Do this: What do the lines from the top of the data through the line with "body, zinc, [node])" say? Quote them exactly and include both ends.

Provided material:
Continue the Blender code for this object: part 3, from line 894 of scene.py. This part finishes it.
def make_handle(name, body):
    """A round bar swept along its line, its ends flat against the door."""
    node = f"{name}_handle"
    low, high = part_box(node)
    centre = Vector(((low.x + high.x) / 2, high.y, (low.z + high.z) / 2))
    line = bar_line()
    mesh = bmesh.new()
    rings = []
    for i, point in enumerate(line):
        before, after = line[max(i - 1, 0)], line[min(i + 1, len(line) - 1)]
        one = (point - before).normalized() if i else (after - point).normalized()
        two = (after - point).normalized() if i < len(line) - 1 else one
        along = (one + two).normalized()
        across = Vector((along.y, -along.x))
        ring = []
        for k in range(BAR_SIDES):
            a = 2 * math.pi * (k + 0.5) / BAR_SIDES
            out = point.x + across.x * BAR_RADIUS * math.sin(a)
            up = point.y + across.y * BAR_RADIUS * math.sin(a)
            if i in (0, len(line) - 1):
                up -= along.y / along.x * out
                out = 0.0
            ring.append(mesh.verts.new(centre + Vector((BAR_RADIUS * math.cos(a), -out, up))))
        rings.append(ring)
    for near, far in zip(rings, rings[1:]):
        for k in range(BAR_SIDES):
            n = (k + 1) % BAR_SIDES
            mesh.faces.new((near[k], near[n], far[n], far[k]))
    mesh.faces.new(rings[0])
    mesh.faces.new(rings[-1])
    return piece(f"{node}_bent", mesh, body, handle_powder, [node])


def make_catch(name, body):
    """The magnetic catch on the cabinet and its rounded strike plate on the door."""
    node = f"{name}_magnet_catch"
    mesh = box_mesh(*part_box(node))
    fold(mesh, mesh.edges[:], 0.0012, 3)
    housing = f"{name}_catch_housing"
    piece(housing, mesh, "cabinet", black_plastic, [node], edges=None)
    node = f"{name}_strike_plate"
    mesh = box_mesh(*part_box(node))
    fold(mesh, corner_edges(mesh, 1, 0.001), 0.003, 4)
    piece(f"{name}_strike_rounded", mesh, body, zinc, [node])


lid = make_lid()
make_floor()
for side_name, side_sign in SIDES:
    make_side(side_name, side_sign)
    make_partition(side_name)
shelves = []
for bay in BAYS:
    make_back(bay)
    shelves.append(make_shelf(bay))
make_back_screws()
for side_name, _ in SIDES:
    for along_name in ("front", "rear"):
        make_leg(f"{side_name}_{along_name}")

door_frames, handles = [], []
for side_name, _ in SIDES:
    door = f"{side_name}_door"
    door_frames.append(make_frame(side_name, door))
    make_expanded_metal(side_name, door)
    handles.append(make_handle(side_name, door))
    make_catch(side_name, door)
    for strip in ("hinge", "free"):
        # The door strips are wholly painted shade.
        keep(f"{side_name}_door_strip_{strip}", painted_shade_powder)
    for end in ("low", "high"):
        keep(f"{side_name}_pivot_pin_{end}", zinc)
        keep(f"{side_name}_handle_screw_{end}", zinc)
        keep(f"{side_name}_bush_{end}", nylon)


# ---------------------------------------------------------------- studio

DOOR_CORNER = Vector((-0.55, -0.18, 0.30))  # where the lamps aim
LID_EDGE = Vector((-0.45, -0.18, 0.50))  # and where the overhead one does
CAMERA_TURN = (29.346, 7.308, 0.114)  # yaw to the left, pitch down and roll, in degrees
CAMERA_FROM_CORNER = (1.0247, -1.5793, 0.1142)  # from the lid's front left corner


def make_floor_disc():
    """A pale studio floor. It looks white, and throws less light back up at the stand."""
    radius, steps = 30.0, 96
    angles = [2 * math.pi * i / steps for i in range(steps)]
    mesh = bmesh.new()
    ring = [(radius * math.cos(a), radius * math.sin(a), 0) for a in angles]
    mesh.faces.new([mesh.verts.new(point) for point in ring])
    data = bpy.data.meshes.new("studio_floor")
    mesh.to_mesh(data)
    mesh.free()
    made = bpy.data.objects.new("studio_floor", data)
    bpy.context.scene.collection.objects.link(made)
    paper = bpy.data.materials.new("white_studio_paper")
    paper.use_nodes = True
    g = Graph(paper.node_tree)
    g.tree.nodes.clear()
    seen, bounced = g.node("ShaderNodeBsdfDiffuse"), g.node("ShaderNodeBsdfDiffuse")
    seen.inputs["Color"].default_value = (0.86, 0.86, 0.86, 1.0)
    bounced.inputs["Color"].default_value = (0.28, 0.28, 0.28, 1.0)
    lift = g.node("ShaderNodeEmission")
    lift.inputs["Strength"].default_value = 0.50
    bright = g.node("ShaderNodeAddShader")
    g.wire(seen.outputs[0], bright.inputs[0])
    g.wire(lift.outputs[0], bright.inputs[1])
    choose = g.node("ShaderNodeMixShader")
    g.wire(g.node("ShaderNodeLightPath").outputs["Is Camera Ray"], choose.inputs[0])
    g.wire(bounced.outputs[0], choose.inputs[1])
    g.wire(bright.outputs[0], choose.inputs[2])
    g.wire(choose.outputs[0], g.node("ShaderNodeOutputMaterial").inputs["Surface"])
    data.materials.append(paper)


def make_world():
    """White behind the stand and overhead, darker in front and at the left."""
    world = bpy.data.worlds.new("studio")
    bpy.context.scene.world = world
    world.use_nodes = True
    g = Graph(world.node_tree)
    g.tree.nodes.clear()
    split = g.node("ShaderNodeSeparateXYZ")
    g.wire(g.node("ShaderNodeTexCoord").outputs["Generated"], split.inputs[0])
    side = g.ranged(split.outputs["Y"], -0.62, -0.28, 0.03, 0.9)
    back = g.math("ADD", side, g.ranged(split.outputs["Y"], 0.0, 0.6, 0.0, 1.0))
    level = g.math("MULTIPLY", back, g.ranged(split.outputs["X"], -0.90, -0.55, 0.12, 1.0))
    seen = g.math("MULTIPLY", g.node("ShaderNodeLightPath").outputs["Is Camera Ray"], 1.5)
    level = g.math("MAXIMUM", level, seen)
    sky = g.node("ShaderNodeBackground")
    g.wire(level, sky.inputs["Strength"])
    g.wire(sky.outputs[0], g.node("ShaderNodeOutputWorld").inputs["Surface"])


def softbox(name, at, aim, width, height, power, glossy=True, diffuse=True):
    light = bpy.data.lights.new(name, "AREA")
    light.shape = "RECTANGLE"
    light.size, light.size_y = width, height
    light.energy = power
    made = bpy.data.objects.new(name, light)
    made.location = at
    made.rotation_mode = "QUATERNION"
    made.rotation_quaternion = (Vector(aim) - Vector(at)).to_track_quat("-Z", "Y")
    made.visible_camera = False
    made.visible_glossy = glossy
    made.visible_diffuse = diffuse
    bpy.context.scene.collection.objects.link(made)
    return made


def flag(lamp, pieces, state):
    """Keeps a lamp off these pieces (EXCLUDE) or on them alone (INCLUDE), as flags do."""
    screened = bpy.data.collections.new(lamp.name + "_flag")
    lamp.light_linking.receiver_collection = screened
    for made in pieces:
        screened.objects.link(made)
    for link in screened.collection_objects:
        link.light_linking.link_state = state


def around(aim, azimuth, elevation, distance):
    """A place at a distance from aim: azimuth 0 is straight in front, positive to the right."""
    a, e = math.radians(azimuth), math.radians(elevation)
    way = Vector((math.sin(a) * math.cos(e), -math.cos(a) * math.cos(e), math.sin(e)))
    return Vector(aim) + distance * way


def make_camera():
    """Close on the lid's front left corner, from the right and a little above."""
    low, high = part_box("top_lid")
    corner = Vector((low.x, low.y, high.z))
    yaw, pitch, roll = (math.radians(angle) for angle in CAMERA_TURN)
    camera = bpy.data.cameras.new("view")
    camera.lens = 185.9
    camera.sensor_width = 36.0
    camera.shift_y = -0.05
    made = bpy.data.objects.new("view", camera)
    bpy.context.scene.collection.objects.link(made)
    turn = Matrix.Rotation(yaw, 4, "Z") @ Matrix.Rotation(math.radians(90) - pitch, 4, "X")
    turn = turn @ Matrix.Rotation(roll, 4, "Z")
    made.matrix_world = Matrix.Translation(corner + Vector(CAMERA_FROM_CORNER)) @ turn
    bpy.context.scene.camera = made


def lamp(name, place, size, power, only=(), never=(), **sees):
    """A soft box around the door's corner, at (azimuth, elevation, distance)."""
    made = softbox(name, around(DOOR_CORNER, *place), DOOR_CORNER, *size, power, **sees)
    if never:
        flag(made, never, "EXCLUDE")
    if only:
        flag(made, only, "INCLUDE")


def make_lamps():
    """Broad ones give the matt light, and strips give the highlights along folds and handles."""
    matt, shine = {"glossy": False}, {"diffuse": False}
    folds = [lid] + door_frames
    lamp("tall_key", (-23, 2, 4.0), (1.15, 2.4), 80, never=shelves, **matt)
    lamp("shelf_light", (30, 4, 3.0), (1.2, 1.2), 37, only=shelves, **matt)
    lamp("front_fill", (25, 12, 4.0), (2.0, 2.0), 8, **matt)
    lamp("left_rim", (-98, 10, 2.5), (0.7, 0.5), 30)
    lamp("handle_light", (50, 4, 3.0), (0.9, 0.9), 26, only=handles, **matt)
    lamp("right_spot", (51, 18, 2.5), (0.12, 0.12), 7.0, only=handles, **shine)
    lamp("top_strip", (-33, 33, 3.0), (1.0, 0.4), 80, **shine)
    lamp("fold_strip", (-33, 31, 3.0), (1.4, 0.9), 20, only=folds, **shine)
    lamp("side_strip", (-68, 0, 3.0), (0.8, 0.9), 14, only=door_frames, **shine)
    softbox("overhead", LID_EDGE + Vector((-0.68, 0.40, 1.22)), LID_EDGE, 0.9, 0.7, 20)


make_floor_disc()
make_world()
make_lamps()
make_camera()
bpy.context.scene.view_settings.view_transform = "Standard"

Exercise answer:
Continue the Blender code for this object: part 3, from line 894 of scene.py. This part finishes it.
def make_handle(name, body):
    """A round bar swept along its line, its ends flat against the door."""
    node = f"{name}_handle"
    low, high = part_box(node)
    centre = Vector(((low.x + high.x) / 2, high.y, (low.z + high.z) / 2))
    line = bar_line()
    mesh = bmesh.new()
    rings = []
    for i, point in enumerate(line):
        before, after = line[max(i - 1, 0)], line[min(i + 1, len(line) - 1)]
        one = (point - before).normalized() if i else (after - point).normalized()
        two = (after - point).normalized() if i < len(line) - 1 else one
        along = (one + two).normalized()
        across = Vector((along.y, -along.x))
        ring = []
        for k in range(BAR_SIDES):
            a = 2 * math.pi * (k + 0.5) / BAR_SIDES
            out = point.x + across.x * BAR_RADIUS * math.sin(a)
            up = point.y + across.y * BAR_RADIUS * math.sin(a)
            if i in (0, len(line) - 1):
                up -= along.y / along.x * out
                out = 0.0
            ring.append(mesh.verts.new(centre + Vector((BAR_RADIUS * math.cos(a), -out, up))))
        rings.append(ring)
    for near, far in zip(rings, rings[1:]):
        for k in range(BAR_SIDES):
            n = (k + 1) % BAR_SIDES
            mesh.faces.new((near[k], near[n], far[n], far[k]))
    mesh.faces.new(rings[0])
    mesh.faces.new(rings[-1])
    return piece(f"{node}_bent", mesh, body, handle_powder, [node])


def make_catch(name, body):
    """The magnetic catch on the cabinet and its rounded strike plate on the door."""
    node = f"{name}_magnet_catch"
    mesh = box_mesh(*part_box(node))
    fold(mesh, mesh.edges[:], 0.0012, 3)
    housing = f"{name}_catch_housing"
    piece(housing, mesh, "cabinet", black_plastic, [node], edges=None)
    node = f"{name}_strike_plate"
    mesh = box_mesh(*part_box(node))
    fold(mesh, corner_edges(mesh, 1, 0.001), 0.003, 4)
    piece(f"{name}_strike_rounded", mesh, body, zinc, [node])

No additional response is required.